I have to find a safe(r) place for my spring bouquet, it seems.

Relationship defined

I knew that my husband had business elsewhere this afternoon and that I’d be coming home to an empty flat. The front door was locked, the doors to the garden were closed and locked, and like he often does, he had closed the doors to the study and the bedroom before leaving. I made myself a nice cup of coffee, grabbed something to eat and flopped on the sofa with a book to read. Henry had to be outside as he was nowhere to be seen or heard.

I started on some overdue household chores and switched on some loud music.

I finally decided that enough was enough and some pc time was called for.

When I opened the door to the study Henry, who usually doesn’t hold back with mews and miaows, gave me the most reproachful sideway glance and stalked silently past me – as if it had been my fault that he’d been locked in!

After stretching his legs and dismissing his food bowl, Henry has now settled in his favourite place on top of the ironing board and just glares at me.

Oh, what a fate – to be the servant scorned by her king!

“I’ve been robbed!”

I’ve gotten pretty good at understanding Henry. A certain kind of miaou can get me out of bed faster than I thought I was capable of. It means: “I am a great hunter! I am THE great hunter! Come and see!”

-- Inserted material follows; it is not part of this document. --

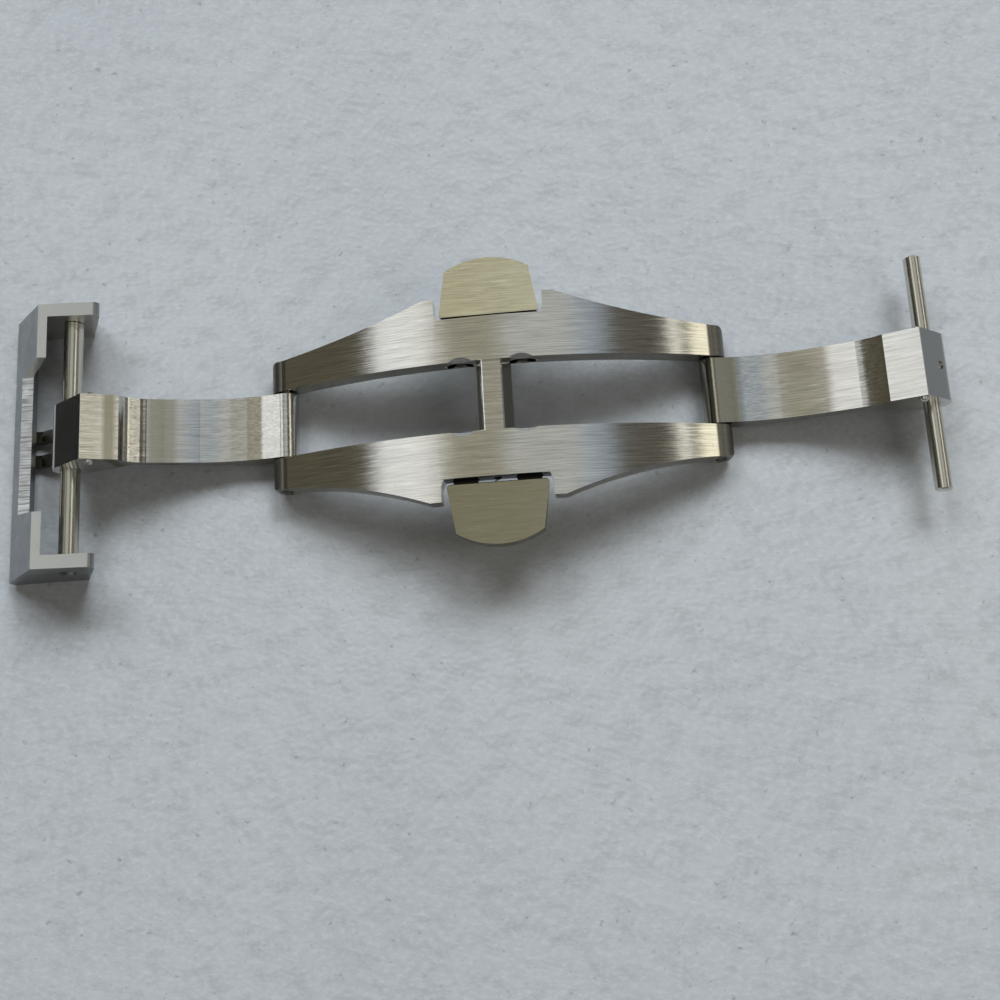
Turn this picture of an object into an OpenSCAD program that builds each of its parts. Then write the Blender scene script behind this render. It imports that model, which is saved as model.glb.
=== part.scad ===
// Double folding deployant clasp for a leather watch strap, lying open.
// X runs along the strap, Y across it, Z up. The table is z = 0.
// The wrist side of the folding arms and of the buckle faces up in this pose.

/* [Bridge] */
// Radius of the outer face of the curved bridge
arch_r = 51; // [46:0.5:60]
// Height of the top of the bridge above the table
arch_top = 6.7; // [6.2:0.05:7]
// Thickness of the bridge rails
rail_t = 1.8; // [1.6:0.05:2]
// Distance from the middle of the bridge to each hinge axis
hinge_x = 20.2; // [19:0.1:22]
// Height of the hinge axes above the table
hinge_z = 1.25; // [1.2:0.05:1.4]
// Half width of the window between the rails
window_half = 3.27; // [3.2:0.01:3.6]
// Half width of the bridge at its shoulders beside the pushers
shoulder_half = 9.5; // [9:0.1:10.5]
// Half width of the bridge at its hinge ends
end_half = 6.2; // [5.8:0.05:7]
// Radius of the hollow sweep of the outer edges
sweep_r = 49; // [40:1:70]
// Width of the crossbar's top face
crossbar_w = 1.98; // [1.4:0.02:2.1]
// Drop of the crossbar's top below the rails
crossbar_drop = 0.25; // [0.1:0.05:0.5]

/* [Hinge pins] */
// Radius of the hinge pins
hinge_pin_r = 0.55; // [0.4:0.05:0.65]
// Running clearance round pins that turn
run_gap = 0.05; // [0.03:0.01:0.09]

/* [Arms] */
// Width of both folding arms
arm_w = 6.2; // [6:0.05:6.4]
// Angle that the right arm folds from open to closed
right_fold = 153; // [150:0.5:155]
// Angle that the left arm folds, less because the buckle lies under it when open
left_fold = 150; // [149:0.5:153]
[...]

Of late, most of the mice Henry brings in are dead and I praise him and clear away the mess (usually by calling my husband). But occasionally they are not. This either means we have a living mouse in the house for a few days or we have a dead, rotting mouse in our house in a few days.

This time I was fast enough. Henry carried his playfood to the bathroom where it hid under the scale. I grabbed an old box which normally houses cleaning stuff and dumped it over the little rodent. While looking for a stiff piece of plastic or something to slide under the box I grabbed my camera, obviously.

No mouse was harmed this day. Henry, however, is confused. He inspects the bathroom ever so often. I guess the smell lingers on.

Gone, the magic dragon

I had to have strong word with Henry.  He cannot bring his friends in the house and have them for dinner (like mice, shrews, butterflies, bugs …).